Ele mora com sua família e conta que voltou a trabalhar com agroecologia há alguns anos, e graças à parceria com a Ação Nascente Maquiné (Anama) aumentou sua produção e se aproximou do grupo Sabores da Terra com a ideia de fornecer para merenda escolar e PAA na região. Diz que se tivesse uma produção maior teria condições de vender mais. Hoje utiliza biofertilizante e pó de rocha na sua agrofloresta, e cobre os cachos das bananas com sacos plásticos para proteger os frutos: quando inchados indicam o momento da colheita, método para manter um padrão estético exigido pelo mercado, conta. No verão a colheita rende mais, aproximadamente em março, complementa.
Segundo Jorge Ferreira, agricultor de Paraty e da Articulação de Agroecologia do Rio de Janeiro (AARJ), há falta de criatividade dos agricultores por medo de não gerar renda no curto prazo. “Meu pai também falava de resgatar o que dava certo antigamente, fazer esses consórcios. Temos vinte agricultores, fazemos trocas de experiências e depois botamos a mão na massa. Estamos lutando pela merenda escolar, nos organizando para melhorar nossa produção”, disse.
Sabores da Terra
A organização produz principalmente o açaí da juçara, pastas, bolos e pães, além de hortaliças. Nasceu em 2010 e passou por várias mudanças, chegou a ter seis famílias e cogitar o fechamento da associação. Começou atendendo 500 alunos em oito escolas, em Maquiné, e três anos depois já atendia 30 mil escolares no litoral norte. Segundo seus integrantes ainda é pouco, porque têm produção para atender um mercado maior da alimentação escolar e PAA com as atuais onze famílias.
“Tem um pessoal entrando, recebendo assessoria da ANAMA, com bastante açaí e descobriram uma agroindústria abandonada que estão tentando legalizar. Enfrentamos dificuldades para fazer uma cooperativa, problemas com as prefeituras, eles não compram os 30% da chamada pública do PNAE por ser um grupo informal. Além da relação difícil, tem outras questões de funcionamento administrativo. Estamos inserindo novos alimentos, entregando polpa de juçara para escolas estaduais. Fizemos parceria com a Econativa Cooperativa dos Produtores Ecologistas do litoral norte do Rio Grande do Sul e sul de Santa Cartarina) para um projeto de PAA e temos a meta de atingir novas chamadas públicas”, disse uma coordenadora do projeto.

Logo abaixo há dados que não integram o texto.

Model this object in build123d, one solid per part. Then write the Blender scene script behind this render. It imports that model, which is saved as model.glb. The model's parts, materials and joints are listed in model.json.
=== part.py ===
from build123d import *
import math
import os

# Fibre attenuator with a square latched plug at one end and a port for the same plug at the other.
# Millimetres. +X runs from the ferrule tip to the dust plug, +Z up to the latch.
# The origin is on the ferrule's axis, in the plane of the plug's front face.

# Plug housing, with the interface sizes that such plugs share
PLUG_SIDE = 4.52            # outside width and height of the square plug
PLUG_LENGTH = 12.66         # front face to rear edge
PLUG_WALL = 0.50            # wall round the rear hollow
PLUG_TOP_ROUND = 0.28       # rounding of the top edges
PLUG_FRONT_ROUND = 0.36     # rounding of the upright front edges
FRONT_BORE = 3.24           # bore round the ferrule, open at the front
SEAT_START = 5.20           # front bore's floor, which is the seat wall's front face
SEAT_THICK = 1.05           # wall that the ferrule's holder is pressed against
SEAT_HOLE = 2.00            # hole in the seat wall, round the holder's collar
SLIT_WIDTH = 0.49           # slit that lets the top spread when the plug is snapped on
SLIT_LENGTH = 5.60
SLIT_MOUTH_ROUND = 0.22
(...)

A cooperativa continua sendo um sonho do movimento, até agora tudo é vendido in natura por falta de uma agroindústria. No do dia 29 de novembro será inaugurada uma feira ecológica em Imbé, município próximo que foi indicado por um plano de negócios e tem uma prefeitura receptiva, e a ideia é trabalhar com produtores orgânicos em parceria com os pescadores, artesãos e outros setores. O diferencial da iniciativa será não ter mais atravessadores entre o agricultor e o consumidor. No município Torres a feira orgânica está completando 10 anos, única orgânica no litoral norte, que adotou como estratégia a realização de atividades culturais para atrair o público.

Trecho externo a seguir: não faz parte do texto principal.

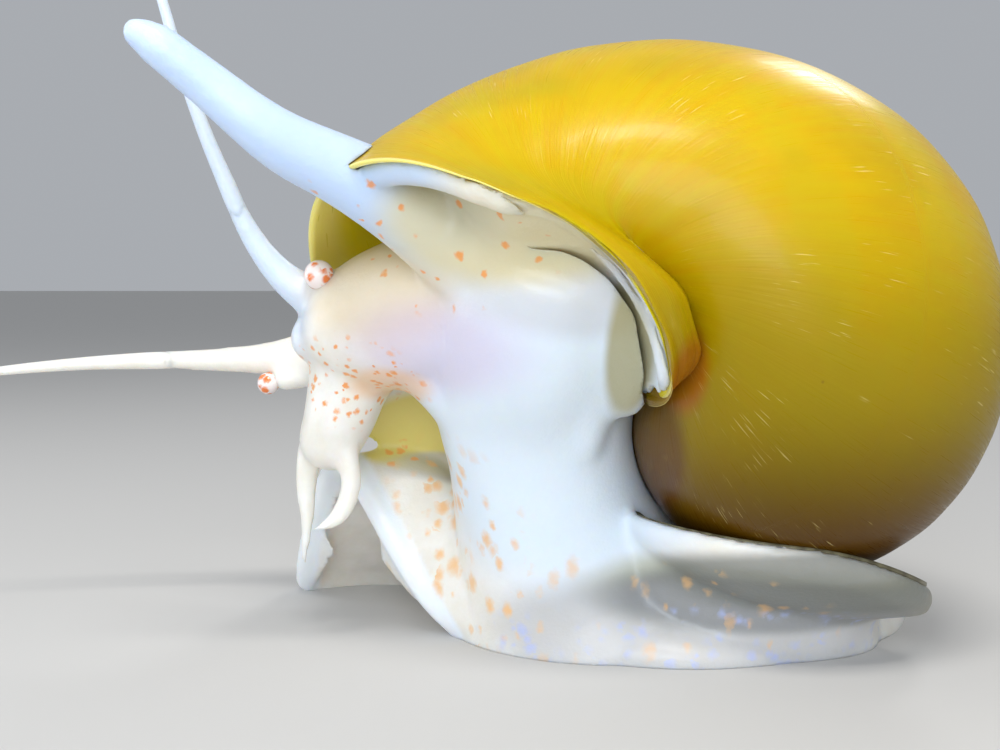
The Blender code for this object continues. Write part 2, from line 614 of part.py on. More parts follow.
# Cuts that part the body into its regions: middle, direction square to the cut, width and height
for point, normal, radius in (((3.2, -0.5, 14.5), (0.0, 0.23, 1.0), 12.5), ((-11.5, -0.8, 18.2), (0.1, 0.0, 1.0), 5.0)):
    boolean(body, slab("Cut", point, normal, radius, GAP, work), "DIFFERENCE")
CUTS = [
    ((-7.3, 0.8, 23.2), 0.0, 23.0, 16.6), ((-3.4, 6.0, 5.6), 0.0, 40.0, 19.2),
    ((14.0, 6.0, 5.6), 0.0, 40.0, 19.2), ((-12.4, 4.2, 5.6), math.atan2(0.757, -0.654), 24.2, 19.2)]
for point, turn, width, height in CUTS:
    bm = bmesh.new()
    bmesh.ops.create_cube(bm, size=1.0)
    bmesh.ops.scale(bm, vec=(GAP, width, height), verts=bm.verts)
    place = Matrix.Translation(point) @ Matrix.Rotation(turn, 4, "Z")
    bmesh.ops.transform(bm, matrix=place, verts=bm.verts)
    boolean(body, make_object("Cut", bm, work), "DIFFERENCE")

# Each region takes the name of the seed point nearest to its middle
SEEDS = {
    "foot_front_left": (-6.0, 2.0, 5.0, 800), "foot_front_right": (-11.0, 14.0, 5.0, 700),
    "foot_middle": (5.0, 4.0, 6.0, 1500), "foot_tail": (22.0, 5.0, 2.5, 1150), "mantle": (4.0, -4.0, 25.0, 2200),
    "head": (-11.5, 1.0, 23.5, 1400), "snout": (-12.2, -0.8, 17.5, 500)}
found = {}
for group in islands(body):
    middle = np.mean([body.data.vertices[i].co for i in group], axis=0)
    name = min(SEEDS, key=lambda k: np.linalg.norm(np.array(SEEDS[k][:3]) - middle))
    if len(group) > len(found.get(name, ())):
        found[name] = group
for name, group in found.items():
    piece = keep_island(body, group, name, snail)
    thin_out(piece, SEEDS[name][3])
    if name == "mantle":
        boolean(piece, least_room, "DIFFERENCE", "MANIFOLD")
        keep_largest(piece)
bpy.data.objects.remove(body)
snail.objects.link(shell)
work.objects.unlink(shell)

# Real size, origin on the sole
place = Matrix.Scale(SCALE, 4) @ Matrix.Translation(-Vector(SOLE_CENTRE))
for obj in snail.objects:
    obj.data.transform(place)
    obj.data.materials.clear()
    obj.data.materials.append(material_for(obj.name))
    obj.data.shade_smooth()
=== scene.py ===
import math

import bmesh
import bpy
import numpy as np
from mathutils import Matrix, Vector


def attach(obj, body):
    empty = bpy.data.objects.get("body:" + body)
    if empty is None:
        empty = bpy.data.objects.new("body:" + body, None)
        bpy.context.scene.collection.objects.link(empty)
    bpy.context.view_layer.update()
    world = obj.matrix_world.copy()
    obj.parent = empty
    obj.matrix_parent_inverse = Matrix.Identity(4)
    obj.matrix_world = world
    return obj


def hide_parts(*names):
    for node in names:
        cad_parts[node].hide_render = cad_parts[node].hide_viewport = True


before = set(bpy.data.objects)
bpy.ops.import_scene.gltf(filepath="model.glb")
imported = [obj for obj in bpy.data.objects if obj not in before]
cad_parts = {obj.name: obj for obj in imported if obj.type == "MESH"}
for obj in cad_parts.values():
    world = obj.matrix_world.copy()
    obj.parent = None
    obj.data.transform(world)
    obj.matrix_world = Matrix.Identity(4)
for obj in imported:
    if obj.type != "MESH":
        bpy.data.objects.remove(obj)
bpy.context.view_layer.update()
rng = np.random.default_rng(11)      # draws the growth waves of the shell

# Every shape is drawn in drawing millimetres; toWorld puts it on the frame in metres
drawing = dict(scale=0.0009, sole=(13.0, 5.0, 0.0))


def toWorld(points):
    return (np.asarray(points, float) - drawing["sole"]) * drawing["scale"]


# Smooth step: 3 f squared less 2 f cubed, held at 0 and at 1
def ease(f):
    f = np.clip(f, 0.0, 1.0)
    return f * f * (3 - 2 * f)


# Angles around a ring, without its closing one
def circle(count):
    return np.linspace(0, 2 * math.pi, count, endpoint=False)


# Catmull-Rom curve through rows of numbers, sampled between two fractions of its length
def curve(rows, count, start=0.0, end=1.0):
    p = np.array(rows, float)
    p = np.vstack([2 * p[0] - p[1], p, 2 * p[-1] - p[-2]])
    spans = len(p) - 3
    u = np.linspace(start * spans, end * spans, count)
    i = np.minimum(u.astype(int), spans - 1)
    f = (u - i)[:, None]
    a, b, c, d = p[i], p[i + 1], p[i + 2], p[i + 3]
    slope = (c - a) * f
    square = (2 * a - 5 * b + 4 * c - d) * f ** 2
    cube = (3 * b - a - 3 * c + d) * f ** 3
    return 0.5 * (2 * b + slope + square + cube)


# Unit directions along a path
def directions(path):
    tangent = np.gradient(path, axis=0)
    return tangent / np.linalg.norm(tangent, axis=1)[:, None]


# Quads of a grid whose rows are closed rings
def gridFaces(rows, columns):
    i, j = np.meshgrid(np.arange(rows - 1), np.arange(columns), indexing="ij")
    k = (j + 1) % columns
    quads = [i * columns + j, i * columns + k, (i + 1) * columns + k, (i + 1) * columns + j]
    return np.stack(quads, -1).reshape(-1, 4)


# Body through equal rings of points, closed by a fan at each end: its points and its faces
def loft(rings):
    rings = np.asarray(rings, float)
    rows, columns = rings.shape[:2]
    points = np.vstack([rings.reshape(-1, 3), rings[0].mean(0), rings[-1].mean(0)])
    low, high = rows * columns, rows * columns + 1
    last = (rows - 1) * columns
    j = np.arange(columns)
    k = (j + 1) % columns
    caps = [(low, b, a) for a, b in zip(j, k)] + [(high, last + a, last + b) for a, b in zip(j, k)]
    return points, gridFaces(rows, columns).tolist() + caps


def meshOf(name, parts):
    points, faces, start = [], [], 0
    for p, f in parts:
        points.append(p)
        faces += [tuple(int(i) + start for i in face) for face in f]
        start += len(p)
    mesh = bpy.data.meshes.new(name)
    mesh.from_pydata(np.vstack(points).tolist(), [], faces)
    mesh.update()
    return mesh


def objectOf(name, data):
    obj = bpy.data.objects.new(name, data)
    bpy.context.scene.collection.objects.link(obj)
    return obj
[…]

“Realizamos ações de educação alimentar, ambiental e segurança nutricional para potencializar o grupo Sabores da Terra. Cursos de três módulos com nutricionistas, e depois disso conseguimos três chamadas públicas. Trabalhamos com as merendeiras, desenvolvemos sete receitas com elas nesses produtos da agricultura familiar. Nas escolas estava sobrando alimentos que elas não sabiam o que fazer, porque o hábito era outro. Não tinha frutas e verduras nas merendas, só a cultura do suco de pozinho e alimentos industrializados. O trabalho ajuda a promover o consumo dos alimentos agroecológicos”, disse uma integrante da ANAMA.

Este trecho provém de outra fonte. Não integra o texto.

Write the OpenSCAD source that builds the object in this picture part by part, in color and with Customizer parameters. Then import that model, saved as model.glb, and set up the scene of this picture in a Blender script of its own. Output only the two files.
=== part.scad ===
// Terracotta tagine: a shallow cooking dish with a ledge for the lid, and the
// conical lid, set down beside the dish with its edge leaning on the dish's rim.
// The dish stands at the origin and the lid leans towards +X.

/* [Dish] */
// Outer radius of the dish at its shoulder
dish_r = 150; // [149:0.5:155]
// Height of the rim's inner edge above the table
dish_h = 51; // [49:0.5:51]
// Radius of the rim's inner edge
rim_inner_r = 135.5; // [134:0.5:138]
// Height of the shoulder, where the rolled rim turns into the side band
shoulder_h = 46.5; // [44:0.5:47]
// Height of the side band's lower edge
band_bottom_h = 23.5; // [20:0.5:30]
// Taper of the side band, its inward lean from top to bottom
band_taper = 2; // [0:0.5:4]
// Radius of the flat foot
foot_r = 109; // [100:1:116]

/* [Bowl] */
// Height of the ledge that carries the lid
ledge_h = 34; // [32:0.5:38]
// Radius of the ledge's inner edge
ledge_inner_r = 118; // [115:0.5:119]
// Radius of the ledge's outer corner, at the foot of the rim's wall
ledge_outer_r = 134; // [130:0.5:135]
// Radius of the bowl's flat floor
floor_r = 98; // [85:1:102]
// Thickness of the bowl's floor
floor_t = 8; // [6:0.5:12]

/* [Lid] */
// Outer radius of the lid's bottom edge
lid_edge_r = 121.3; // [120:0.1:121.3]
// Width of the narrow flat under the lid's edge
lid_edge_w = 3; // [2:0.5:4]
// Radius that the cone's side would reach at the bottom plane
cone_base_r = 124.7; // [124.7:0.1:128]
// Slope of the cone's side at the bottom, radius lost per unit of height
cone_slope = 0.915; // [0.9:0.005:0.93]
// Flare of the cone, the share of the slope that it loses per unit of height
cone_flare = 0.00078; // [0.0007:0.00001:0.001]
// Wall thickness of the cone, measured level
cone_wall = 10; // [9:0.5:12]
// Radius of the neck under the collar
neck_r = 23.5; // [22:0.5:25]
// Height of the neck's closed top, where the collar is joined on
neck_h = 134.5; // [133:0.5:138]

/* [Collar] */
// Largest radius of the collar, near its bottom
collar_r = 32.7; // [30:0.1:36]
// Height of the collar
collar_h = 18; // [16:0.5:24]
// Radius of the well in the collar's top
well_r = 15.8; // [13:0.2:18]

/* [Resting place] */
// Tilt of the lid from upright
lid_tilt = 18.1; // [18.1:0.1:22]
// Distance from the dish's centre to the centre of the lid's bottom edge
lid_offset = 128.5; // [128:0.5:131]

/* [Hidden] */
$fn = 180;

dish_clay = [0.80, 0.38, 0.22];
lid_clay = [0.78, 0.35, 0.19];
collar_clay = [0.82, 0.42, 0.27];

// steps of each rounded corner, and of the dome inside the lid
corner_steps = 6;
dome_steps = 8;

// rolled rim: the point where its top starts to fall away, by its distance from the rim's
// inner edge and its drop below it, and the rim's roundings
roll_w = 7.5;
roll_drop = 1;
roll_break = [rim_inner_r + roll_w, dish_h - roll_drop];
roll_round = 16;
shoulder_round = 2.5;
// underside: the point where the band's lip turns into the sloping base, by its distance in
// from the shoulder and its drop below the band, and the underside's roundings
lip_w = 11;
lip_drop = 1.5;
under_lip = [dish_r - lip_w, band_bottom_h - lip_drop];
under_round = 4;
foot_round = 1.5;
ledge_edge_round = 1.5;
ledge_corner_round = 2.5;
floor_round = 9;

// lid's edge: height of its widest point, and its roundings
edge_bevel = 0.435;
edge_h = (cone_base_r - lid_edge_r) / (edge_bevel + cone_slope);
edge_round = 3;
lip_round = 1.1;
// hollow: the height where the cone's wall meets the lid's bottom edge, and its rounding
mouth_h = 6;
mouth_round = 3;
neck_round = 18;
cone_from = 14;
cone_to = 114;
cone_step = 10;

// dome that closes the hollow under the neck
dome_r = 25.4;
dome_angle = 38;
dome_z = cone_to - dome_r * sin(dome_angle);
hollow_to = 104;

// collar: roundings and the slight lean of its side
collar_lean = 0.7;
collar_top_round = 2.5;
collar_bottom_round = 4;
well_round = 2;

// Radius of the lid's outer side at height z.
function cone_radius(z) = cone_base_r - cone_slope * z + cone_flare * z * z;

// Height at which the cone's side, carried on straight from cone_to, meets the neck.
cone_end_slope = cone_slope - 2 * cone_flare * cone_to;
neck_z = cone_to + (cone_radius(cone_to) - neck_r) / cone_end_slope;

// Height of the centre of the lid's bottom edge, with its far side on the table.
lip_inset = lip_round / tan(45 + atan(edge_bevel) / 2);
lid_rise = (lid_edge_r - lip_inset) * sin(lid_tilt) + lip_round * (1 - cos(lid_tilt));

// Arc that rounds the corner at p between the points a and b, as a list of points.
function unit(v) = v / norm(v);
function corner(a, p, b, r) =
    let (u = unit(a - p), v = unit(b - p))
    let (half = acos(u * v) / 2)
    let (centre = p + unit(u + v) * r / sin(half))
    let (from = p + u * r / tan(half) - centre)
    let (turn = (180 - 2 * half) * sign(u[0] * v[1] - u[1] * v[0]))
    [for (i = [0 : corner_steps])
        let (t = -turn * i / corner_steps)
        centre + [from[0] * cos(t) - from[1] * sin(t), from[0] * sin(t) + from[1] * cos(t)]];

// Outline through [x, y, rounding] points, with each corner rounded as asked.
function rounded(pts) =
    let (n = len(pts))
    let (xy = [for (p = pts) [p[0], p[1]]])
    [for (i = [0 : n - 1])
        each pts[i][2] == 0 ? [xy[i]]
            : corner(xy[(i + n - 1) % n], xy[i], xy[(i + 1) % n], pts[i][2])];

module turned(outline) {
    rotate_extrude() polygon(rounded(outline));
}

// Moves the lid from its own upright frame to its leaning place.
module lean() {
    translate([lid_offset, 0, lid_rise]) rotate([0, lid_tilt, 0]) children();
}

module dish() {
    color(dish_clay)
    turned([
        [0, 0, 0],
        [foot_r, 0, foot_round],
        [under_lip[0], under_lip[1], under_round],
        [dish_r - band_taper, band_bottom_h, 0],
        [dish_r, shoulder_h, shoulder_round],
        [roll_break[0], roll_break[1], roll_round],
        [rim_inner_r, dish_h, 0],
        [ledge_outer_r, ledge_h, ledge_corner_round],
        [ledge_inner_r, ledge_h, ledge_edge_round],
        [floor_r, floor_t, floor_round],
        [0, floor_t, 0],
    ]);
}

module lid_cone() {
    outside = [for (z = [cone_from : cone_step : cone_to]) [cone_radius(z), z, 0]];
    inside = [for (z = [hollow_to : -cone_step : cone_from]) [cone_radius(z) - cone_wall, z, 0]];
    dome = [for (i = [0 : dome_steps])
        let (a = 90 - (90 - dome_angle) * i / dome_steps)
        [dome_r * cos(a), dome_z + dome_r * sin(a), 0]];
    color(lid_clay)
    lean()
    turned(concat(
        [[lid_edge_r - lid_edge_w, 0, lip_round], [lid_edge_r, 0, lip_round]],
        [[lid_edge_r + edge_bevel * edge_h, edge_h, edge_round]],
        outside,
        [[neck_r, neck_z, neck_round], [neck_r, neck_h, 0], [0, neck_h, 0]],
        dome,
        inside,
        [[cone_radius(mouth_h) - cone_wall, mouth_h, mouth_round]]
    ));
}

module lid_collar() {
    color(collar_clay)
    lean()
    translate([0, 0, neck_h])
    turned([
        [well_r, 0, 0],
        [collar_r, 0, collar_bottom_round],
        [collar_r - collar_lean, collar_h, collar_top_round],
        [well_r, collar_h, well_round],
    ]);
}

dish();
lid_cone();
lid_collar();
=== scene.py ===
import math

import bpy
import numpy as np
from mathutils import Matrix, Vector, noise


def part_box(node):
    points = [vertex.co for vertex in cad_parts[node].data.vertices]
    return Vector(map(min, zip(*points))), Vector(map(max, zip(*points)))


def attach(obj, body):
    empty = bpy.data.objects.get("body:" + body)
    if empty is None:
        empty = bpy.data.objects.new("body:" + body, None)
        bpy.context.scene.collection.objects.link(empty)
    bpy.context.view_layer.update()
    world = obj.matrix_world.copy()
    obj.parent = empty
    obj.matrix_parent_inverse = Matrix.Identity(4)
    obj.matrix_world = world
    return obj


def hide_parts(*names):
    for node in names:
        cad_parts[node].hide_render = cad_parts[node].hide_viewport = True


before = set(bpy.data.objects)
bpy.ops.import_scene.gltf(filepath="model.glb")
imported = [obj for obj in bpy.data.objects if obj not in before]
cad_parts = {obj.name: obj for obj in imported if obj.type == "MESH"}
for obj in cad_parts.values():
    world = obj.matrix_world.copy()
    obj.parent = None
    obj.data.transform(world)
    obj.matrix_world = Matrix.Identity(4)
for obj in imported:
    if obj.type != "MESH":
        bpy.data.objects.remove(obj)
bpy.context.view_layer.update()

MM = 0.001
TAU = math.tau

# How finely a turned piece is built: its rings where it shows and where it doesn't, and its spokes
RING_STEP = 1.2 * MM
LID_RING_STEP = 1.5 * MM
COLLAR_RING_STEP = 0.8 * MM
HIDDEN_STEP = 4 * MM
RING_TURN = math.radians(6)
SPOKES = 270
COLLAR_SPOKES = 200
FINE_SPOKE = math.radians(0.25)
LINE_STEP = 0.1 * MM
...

Representante do Fórum de Soberania e Segurança Alimentar e Nutricional, Vanessa Schottz ressaltou a importância de investir na formação dos profissionais que lidam com a comida pois eles são muito desvalorizados. “O próprio ministro dizia que comida tem que estar fora da escola, porque ela já está cheia de trabalho. Investir na merendeira é muito importante, ela está na base dessa cadeia. Aprender a fazer o novo é muito importante, chamada pública é uma coisa muito nova inclusive para quem está na administração pública daí a necessidade de fazer mais formação com essas pessoas. Esse instrumento tem várias boas ações de uso na agricultura familiar. O processo educativo com quem está do outro lado da política pública e vem de uma prática bem quadrada e bem desvalorizada é muito importante”, concluiu.